[JOB] Restate word for word the lines beginning at the one that contains "Recreate this object as parametric build123d" and ending at the one that contains "of the bezel."; include both and nothing else.

*** PROVIDED MATERIAL ***

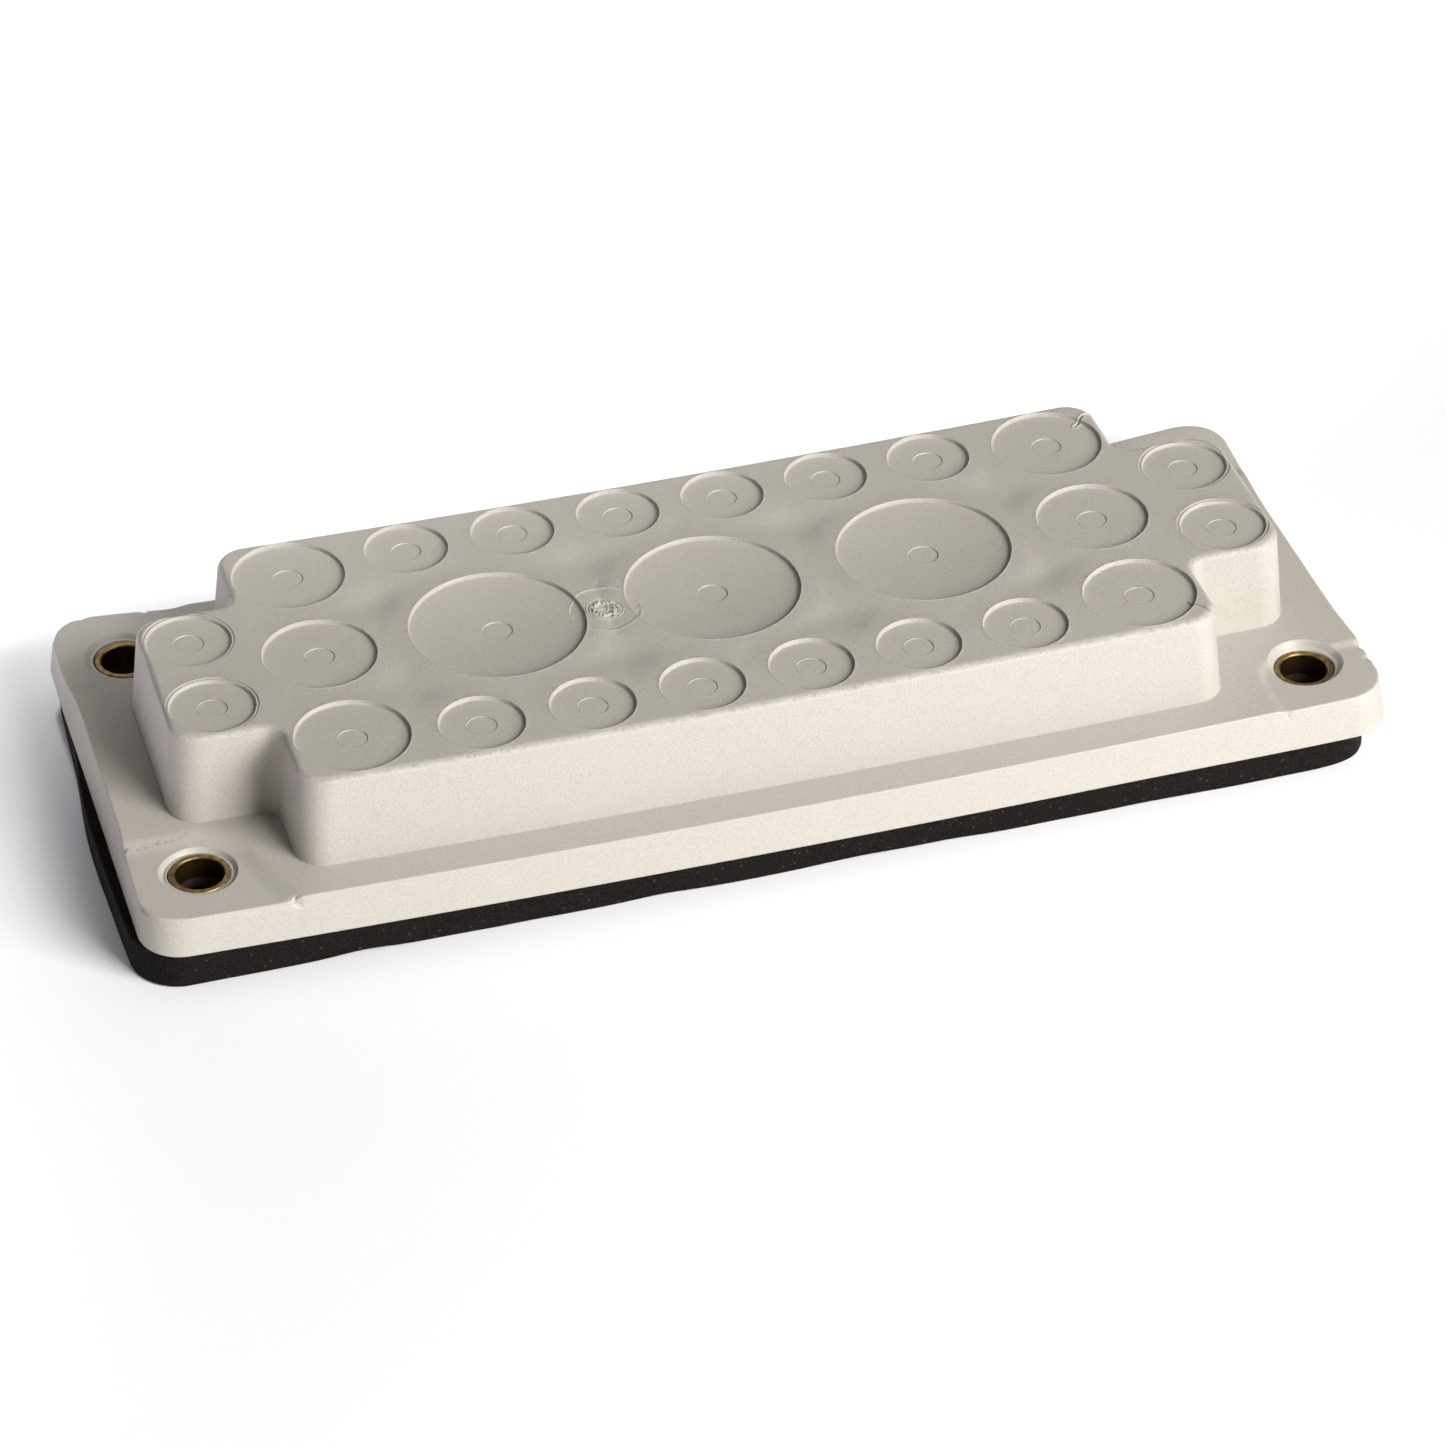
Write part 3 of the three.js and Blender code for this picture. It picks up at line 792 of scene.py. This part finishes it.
def brass_material():
    material, tree = new_material("tarnished_brass")
    place = add_node(tree, "ShaderNodeTexCoord").outputs["Object"]
    stain = noise_value(tree, place, 900.0, 5.0, 0.65)
    spread = remapped(tree, stain, 0.36, 0.66)
    base = mixed(tree, spread, (0.235, 0.145, 0.06, 1), (0.5, 0.345, 0.16, 1))
    specks = placed_group(tree, SPECKS, {"Scale": 1500.0, "Radius": 0.3, "Share": 0.3})
    base = mixed(tree, specks.outputs["Mask"], base, (0.12, 0.07, 0.035, 1))
    # Painted shade: the sleeve's inner wall is coloured very dark, where little light reaches.
    bore = add_node(tree, "ShaderNodeAttribute", attribute_name="bore")
    base = mixed(tree, bore.outputs["Fac"], base, (0.085, 0.045, 0.02, 1))
    rough = remapped(tree, stain, 0.0, 1.0, 0.55, 0.34)
    skin = placed_group(tree, GRAIN, {"Scale": 4200.0})
    bump = add_node(tree, "ShaderNodeBump", {"Height": skin.outputs["Height"], "Distance": 0.02 * MM})
    shader = add_node(
        tree, "ShaderNodeBsdfPrincipled",
        {"Base Color": base, "Roughness": rough, "Metallic": 1.0, "Normal": bump.outputs["Normal"]},
    )
    add_node(tree, "ShaderNodeOutputMaterial", {"Surface": shader.outputs["BSDF"]})
    return material


BRASS = brass_material()
for node_name in ("sleeve_front_left", "sleeve_front_right", "sleeve_back_left", "sleeve_back_right"):
    low, high = (Vector(corner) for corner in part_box(node_name))
    outer = (high.x - low.x) / 2
    inner = outer - SLEEVE_WALL
    sleeve_bm = turned(
        [
            (inner, low.z + SLEEVE_INNER_CHAMFER), (inner + SLEEVE_INNER_CHAMFER, low.z),
            (outer - SLEEVE_OUTER_CHAMFER, low.z), (outer, low.z + SLEEVE_OUTER_CHAMFER),
            (outer, high.z - SLEEVE_OUTER_CHAMFER), (outer - SLEEVE_OUTER_CHAMFER, high.z),
            (inner + SLEEVE_INNER_CHAMFER, high.z), (inner, high.z - SLEEVE_INNER_CHAMFER),
            (inner, low.z + SLEEVE_INNER_CHAMFER),
        ],
        96, ((low.x + high.x) / 2, (low.y + high.y) / 2),
    )
    seat = (low + high) / 2
    lifted_by = bow(seat.x) + lean(seat.x, seat.y, 0.5)
    bmesh.ops.translate(sleeve_bm, vec=(0, 0, lifted_by), verts=sleeve_bm.verts)
    sleeve = new_object("brass_" + node_name, sleeve_bm)
    # The bore attribute marks the inner wall for painted shade.
    bore = sleeve.data.attributes.new("bore", "FLOAT", "POINT")
    axis = (low + high) / 2
    for vert in sleeve.data.vertices:
        from_axis = math.hypot(vert.co.x - axis.x, vert.co.y - axis.y)
        bore.data[vert.index].value = 0.92 if from_axis < inner + 0.02 * MM else 0.0
    finish_shading(sleeve, 30)
    sleeve.data.materials.append(BRASS)
    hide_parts(node_name)
    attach(sleeve, "root")

# ---------------------------------------------------------------------------
# Foam gasket. A ring die-cut from closed-cell foam sheet and stuck under the
# flange by hand, so it lies a little to the left and its underside is wavy.
# ---------------------------------------------------------------------------
foam_low, foam_high = (Vector(corner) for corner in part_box("foam_gasket"))
FOAM_CORNER = 9 * MM
FOAM_EDGE = 0.35 * MM
FOAM_HOLE = 5 * MM
WINDOW_END = (102.5 * MM, 20 * MM)
WINDOW_MAIN = (86 * MM, 36.5 * MM)
WINDOW_CORNER = 3 * MM
# where the front strip's underside stands off the surface: place along x, height, spread, in mm
FRONT_WAVES = [(-76, 0.62, 6), (-22, 0.2, 5), (15, 0.34, 8), (30, 0.2, 5), (66, 0.2, 6), (105, 0.5, 4)]
END_LIFT = 0.08 * MM
FOAM_MESH = 2.6 * MM
FOAM_BULGE = 0.9 * MM
FOAM_SLIP = 2.2 * MM
FOAM_WAVER = 0.25 * MM


def foam_lift(x, y):
    """How far the underside stands above the surface it lies on."""
    front = 1 - smooth(-40 * MM, 0, y)
    wave = sum(
        height * MM * math.exp(-(((x / MM - place) / spread) ** 2)) for place, height, spread in FRONT_WAVES
    )
    laid = 0.3 * MM * noise.noise(Vector((x, y, 5)) * 35)
    return max(0, END_LIFT * smooth(48 * MM, 88 * MM, abs(x)) + front * wave + (1 - 0.7 * front) * laid)


def foam_ring():
    middle_x = (foam_low.x + foam_high.x) / 2
    half_x, half_y = (foam_high.x - foam_low.x) / 2, foam_high.y
    corners = [(middle_x + x * half_x, y * half_y) for x, y in [(1, -1), (1, 1), (-1, 1), (-1, -1)]]
    slab = bmesh.new()
    face = slab.faces.new([slab.verts.new((x, y, foam_low.z)) for x, y in corners])
    lifted = bmesh.ops.extrude_face_region(slab, geom=[face])["geom"]
    upper = [g for g in lifted if isinstance(g, bmesh.types.BMVert)]
    bmesh.ops.translate(slab, vec=(0, 0, foam_high.z - foam_low.z), verts=upper)
    bmesh.ops.recalc_face_normals(slab, faces=slab.faces[:])
    round_edges(slab, upright, FOAM_CORNER, 16)
    round_edges(slab, level_at(foam_low.z), FOAM_EDGE, 3)
    round_edges(slab, level_at(foam_high.z), FOAM_EDGE, 3)
    outline = cross_corners(WINDOW_END, WINDOW_MAIN)
    window = drafted_block(outline, foam_low.z - 1 * MM, foam_high.z + 1 * MM, 0)
    round_edges(window, upright, WINDOW_CORNER, 6)
    for place in SCREWS:
        hole = [(0, foam_low.z - 1 * MM), (FOAM_HOLE, foam_low.z - 1 * MM), (FOAM_HOLE, foam_high.z + 1 * MM)]
        join_into(window, turned(hole + [(0, foam_high.z + 1 * MM)], 64, place))
    return combine(slab, window, "DIFFERENCE")


def shape_foam(bm):
    """The top follows the bowed plate, the underside follows foam_lift, and the edges waver."""
    height = foam_high.z - foam_low.z
    for _ in range(8):
        too_long = [edge for edge in bm.edges if edge.calc_length() > FOAM_MESH]
        if not too_long:
            break
        bmesh.ops.subdivide_edges(bm, edges=too_long, cuts=1)
        bmesh.ops.triangulate(bm, faces=[face for face in bm.faces if len(face.verts) > 3])
    for vert in bm.verts:
        co = vert.co
        down = (foam_high.z - co.z) / height
        co.z += down * foam_lift(co.x, co.y) + (1 - down) * (bow(co.x) + lean(co.x, co.y, 0))
        bulge = FOAM_BULGE * (1 - (co.y / foam_high.y) ** 2)
        if co.x < foam_low.x + 13 * MM:
            slip = FOAM_SLIP * smooth(-8 * MM, 28 * MM, co.y)
            co.x += (slip + 0.5 * MM - bulge) * (1 - smooth(0, 12 * MM, co.x - foam_low.x))
        soft = Vector((co.x, co.y, 0)) * 60
        co.x += FOAM_WAVER * noise.noise(soft) * (0.4 + down)
        co.y += FOAM_WAVER * noise.noise(soft + Vector((7, 3, 1))) * (0.4 + down)


def foam_material():
    material, tree = new_material("closed_cell_foam")
    place = add_node(tree, "ShaderNodeTexCoord").outputs["Object"]
    cells = add_node(tree, "ShaderNodeTexVoronoi", {"Vector": place, "Scale": 2300.0})
    cloud = noise_value(tree, place, 260.0, 4.0, 0.7)
    fine = noise_value(tree, place, 3600.0, 2.0, 0.7)
    base = mixed(tree, cloud, (0.0019, 0.0015, 0.0014, 1), (0.0042, 0.0034, 0.0031, 1))
    base = mixed(tree, remapped(tree, fine, 0.44, 0.68), base, (0.0175, 0.0138, 0.0122, 1))
    specks = placed_group(tree, SPECKS, {"Scale": 900.0, "Radius": 0.24, "Share": 0.3})
    base = mixed(tree, specks.outputs["Mask"], base, (0.036, 0.03, 0.027, 1))
    skin = placed_group(tree, GRAIN, {"Scale": 1500.0})
    height = maths(tree, "ADD", skin.outputs["Height"], cells.outputs["Distance"])
    bump = add_node(tree, "ShaderNodeBump", {"Height": height, "Distance": 0.09 * MM})
    shader = add_node(
        tree, "ShaderNodeBsdfPrincipled",
        {"Base Color": base, "Roughness": 0.8, "Specular IOR Level": 0.09, "Normal": bump.outputs["Normal"]},
    )
    add_node(tree, "ShaderNodeOutputMaterial", {"Surface": shader.outputs["BSDF"]})
    return material


foam_bm = foam_ring()
bmesh.ops.triangulate(foam_bm, faces=foam_bm.faces[:])
shape_foam(foam_bm)
gasket = new_object("foam_ring", foam_bm)
finish_shading(gasket, 45)
gasket.data.materials.append(foam_material())
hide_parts("foam_gasket")
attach(gasket, "root")
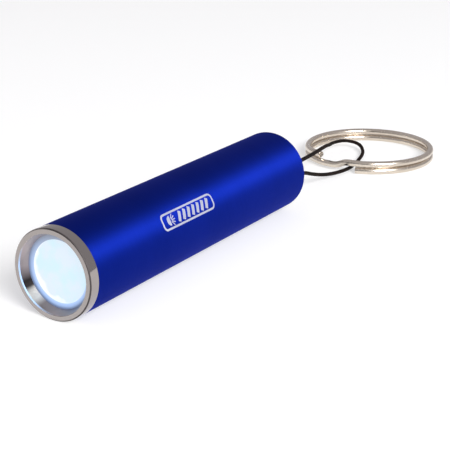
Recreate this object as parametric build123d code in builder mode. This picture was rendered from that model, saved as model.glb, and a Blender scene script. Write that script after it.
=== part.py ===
from build123d import *
import os
from math import asin, cos, degrees, pi, radians, sin

os.makedirs("parts", exist_ok=True)

# Frame: millimetres, +Z up. The torch lies on the plane z = 0 with its axis along Y, its lens
# towards -Y and its tail towards +Y. The origin is under the middle of the tube.
# "Station" is the distance back from the front face of the bezel.

# Driving dimensions
LENGTH = 70.0
OUTER_RADIUS = 8.0
BORE_RADIUS = 7.0
RUNNING_GAP = 0.05
SEAT_GAP = 0.02
AXIS_HEIGHT = OUTER_RADIUS
FRONT_Y = -LENGTH / 2
TUBE_AXIS = Axis((0, 0, AXIS_HEIGHT), (0, 1, 0))

# Bezel and the light stack behind it
RIM_LENGTH = 2.12
RIM_EDGE_ROUND = 0.27
RIM_FACE_INNER_RADIUS = 7.0
LIP_RADIUS = 6.4
LIP_STATION = 1.8
NECK_END = 6.5
NECK_OUTER_RADIUS = 7.35
NECK_INNER_RADIUS = 6.85
THREAD_SEAT_END = 6.9
LENS_RADIUS = 6.8
LENS_FRONT = 2.05
LENS_BACK = 3.5
LENS_EYE_RADIUS = 5.5
LENS_DOME = 0.22
REFLECTOR_FRONT = 3.55
REFLECTOR_BACK = 10.2
REFLECTOR_MOUTH_RADIUS = 6.1
REFLECTOR_HOLE_RADIUS = 2.6
LED_RADIUS = 2.5
LED_TIP = 6.4
LED_FLANGE_RADIUS = 2.9
BOARD_FRONT = 11.2
BOARD_BACK = 12.4
LEAD_SPACING = 2.54
LEAD_SIDE = 0.5
LEAD_END = 13.4
LEAD_HOLE_RADIUS = 0.5
BOARD_NOTCH_RADIUS = 1.2

# Button cells
CELL_COUNT = 4
CELL_RADIUS = 5.8
CELL_THICKNESS = 5.4
CELL_CAP_RADIUS = 4.7
CELL_CAP_HEIGHT = 0.3
CELL_EDGE_ROUND = 0.25
CELLS_FRONT = 16.6
CELLS_BACK = CELLS_FRONT + CELL_COUNT * CELL_THICKNESS
SLEEVE_OVERHANG = 0.4
SLEEVE_FRONT = 16.0
SLEEVE_BACK = CELLS_BACK + SLEEVE_OVERHANG
SLEEVE_INNER_RADIUS = 5.9
SLEEVE_OUTER_RADIUS = 6.9
SLEEVE_SLOT = 3.0

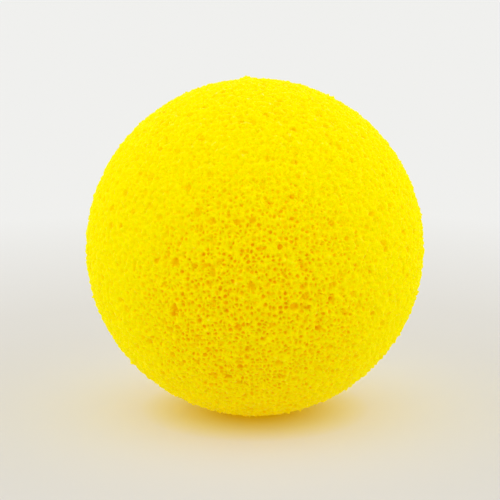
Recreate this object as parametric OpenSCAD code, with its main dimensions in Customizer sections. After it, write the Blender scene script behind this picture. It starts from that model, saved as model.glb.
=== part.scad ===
// Foam stress ball: one solid ball of soft open-cell foam. Its own weight presses
// a small flat into it where it rests, and the origin is the middle of that flat.

/* [Ball] */
// Diameter of the ball
ball_d = 63; // [50:1:90]
// Diameter of the flat that the ball rests on
flat_d = 6; // [3:0.5:12]

/* [Finish] */
// Red, green and blue of the foam
foam_rgb = [0.97, 0.84, 0.02]; // [0:0.01:1]

/* [Hidden] */
ball_r = ball_d / 2;
flat_r = flat_d / 2;
// Height of the ball's centre above the surface that it rests on
centre_z = sqrt(ball_r * ball_r - flat_r * flat_r);
$fn = 128;

// All the space under the surface that the ball rests on
module below_rest() {
    translate([0, 0, -ball_r])
        cube(ball_d, center = true);
}

module foam_ball() {
    color(foam_rgb)
        difference() {
            translate([0, 0, centre_z])
                sphere(r = ball_r);
            below_rest();
        }
}

foam_ball();
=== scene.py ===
"""Foam stress ball: the looks of a ball of soft open-cell foam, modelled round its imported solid."""

import math

import bpy
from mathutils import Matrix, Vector


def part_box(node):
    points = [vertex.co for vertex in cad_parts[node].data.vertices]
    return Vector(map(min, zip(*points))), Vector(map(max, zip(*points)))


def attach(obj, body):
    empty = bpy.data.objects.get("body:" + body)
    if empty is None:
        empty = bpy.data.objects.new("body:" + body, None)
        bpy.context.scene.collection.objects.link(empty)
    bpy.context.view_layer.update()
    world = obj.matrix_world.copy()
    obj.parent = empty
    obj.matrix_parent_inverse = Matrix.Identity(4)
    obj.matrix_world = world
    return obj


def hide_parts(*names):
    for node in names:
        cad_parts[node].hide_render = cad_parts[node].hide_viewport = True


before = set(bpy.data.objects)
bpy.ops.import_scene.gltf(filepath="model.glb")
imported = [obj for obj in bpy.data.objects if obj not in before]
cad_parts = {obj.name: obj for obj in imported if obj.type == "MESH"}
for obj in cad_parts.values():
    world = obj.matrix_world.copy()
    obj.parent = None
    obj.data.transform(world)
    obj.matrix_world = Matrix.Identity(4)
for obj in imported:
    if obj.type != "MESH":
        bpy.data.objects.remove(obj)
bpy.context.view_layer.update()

bl_info = {
    "name": "Foam stress ball",
    "version": (1, 0, 0),
    "blender": (4, 5, 0),
    "location": "View3D > Sidebar > Foam Ball",
    "description": "Models a ball of open-cell foam with its pores, and a plain studio round it",
    "category": "Object",
}

MM = 0.001
BODY = "root"
NODE = "foam_ball"
PIECE = "sponge_ball"

BALL_LOW, BALL_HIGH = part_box(NODE)
BALL_R = (BALL_HIGH.x - BALL_LOW.x) / 2
BALL_CENTRE = Vector((0, 0, BALL_HIGH.z - BALL_R))
REST_Z = BALL_LOW.z

# What the pores leave on the mesh for the foam's material to read, from which it paints shade into the pits
# and a highlight on the strut tips: depths and the rise in millimetres, and shares from 0 to 1
CELL_DEPTH = "cell_depth"
CELL_TONE = "cell_tone"
CELL_INNER = "cell_inner"
HOLE_DEPTH = "hole_depth"
BUBBLE_DEPTH = "bubble_depth"
STRUT_RISE = "strut_rise"
# The layout that the foam's colours bake on, and the stretch that makes it fill its square
BAKE_MAP = "OFBake"
BAKE_STRETCH = (1.0, 2.1, 1.0)


# ---------------------------------------------------------------- sizes and colours


def length(name, description, millimetres):
    """A length that a user may change, given in millimetres and kept in metres."""
    return bpy.props.FloatProperty(
        name=name, description=description, default=millimetres * MM, min=0, unit="LENGTH", precision=5
    )


def colour(name, description, default):
    """A colour that a user may change."""
    return bpy.props.FloatVectorProperty(
        name=name, description=description, default=default, min=0, max=1, size=3, subtype="COLOR"
    )


class FoamBallSizes(bpy.types.PropertyGroup):
    """The foam's cells, as lengths."""

    levels: bpy.props.IntProperty(
        name="Mesh levels",
        description="How often the ball's faces are split in four",
        default=9,
        min=5,
        max=9,
    )
    cell: length("Cell", "Spacing of the fine cells", 0.95)
    cell_least: length("Cell, least", "Radius of the smallest fine cells", 0.24)
    cell_most: length("Cell, most", "Radius of the largest fine cells", 0.45)
    cell_depth: length("Cell depth", "Depth of the deepest fine cells", 0.40)
    basin: length("Basin", "Depth that the skin between the walls of a fine cell sags to", 0.06)
    wall: length("Wall", "Width over which a cell's wall rises to the next one", 0.20)
    wander: length("Wander", "Size of the bends in the rows of fine cells", 0.6)
    wander_reach: length("Wander reach", "How far the rows of fine cells bend", 0.25)
    hole: length("Hole", "Spacing of the small round holes between cells", 1.1)
    hole_least: length("Hole, least", "Radius of the smallest round holes", 0.14)
    hole_most: length("Hole, most", "Radius of the largest round holes", 0.30)
    bubble: length("Bubble", "Spacing of the middle bubbles", 1.5)
    bubble_least: length("Bubble, least", "Radius of the smallest middle bubbles", 0.25)
    bubble_most: length("Bubble, most", "Radius of the largest middle bubbles", 0.50)
    coarse: length("Coarse bubble", "Spacing of the coarse bubbles", 2.3)
    coarse_least: length("Coarse bubble, least", "Radius of the smallest coarse bubbles", 0.50)
    coarse_most: length("Coarse bubble, most", "Radius of the largest coarse bubbles", 0.85)
    clump: length("Clump", "Size of the clumps that the cut surface tears into", 1.0)
    clump_height: length("Clump height", "How far the clumps stand up or sink", 0.90)
    tip: length("Strut tip", "Spacing of the strut tips that stand up", 1.2)
    tip_height: length("Strut tip height", "How far the tallest strut tips stand up", 0.50)
    nub_width: length("Nub", "Width of the small nub where the ball was cut free", 3.6)
    nub_height: length("Nub height", "Height of that nub", 0.75)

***

[THE RESULT]
Recreate this object as parametric build123d code in builder mode. This picture was rendered from that model, saved as model.glb, and a Blender scene script. Write that script after it.
=== part.py ===
from build123d import *
import os
from math import asin, cos, degrees, pi, radians, sin

os.makedirs("parts", exist_ok=True)

# Frame: millimetres, +Z up. The torch lies on the plane z = 0 with its axis along Y, its lens
# towards -Y and its tail towards +Y. The origin is under the middle of the tube.
# "Station" is the distance back from the front face of the bezel.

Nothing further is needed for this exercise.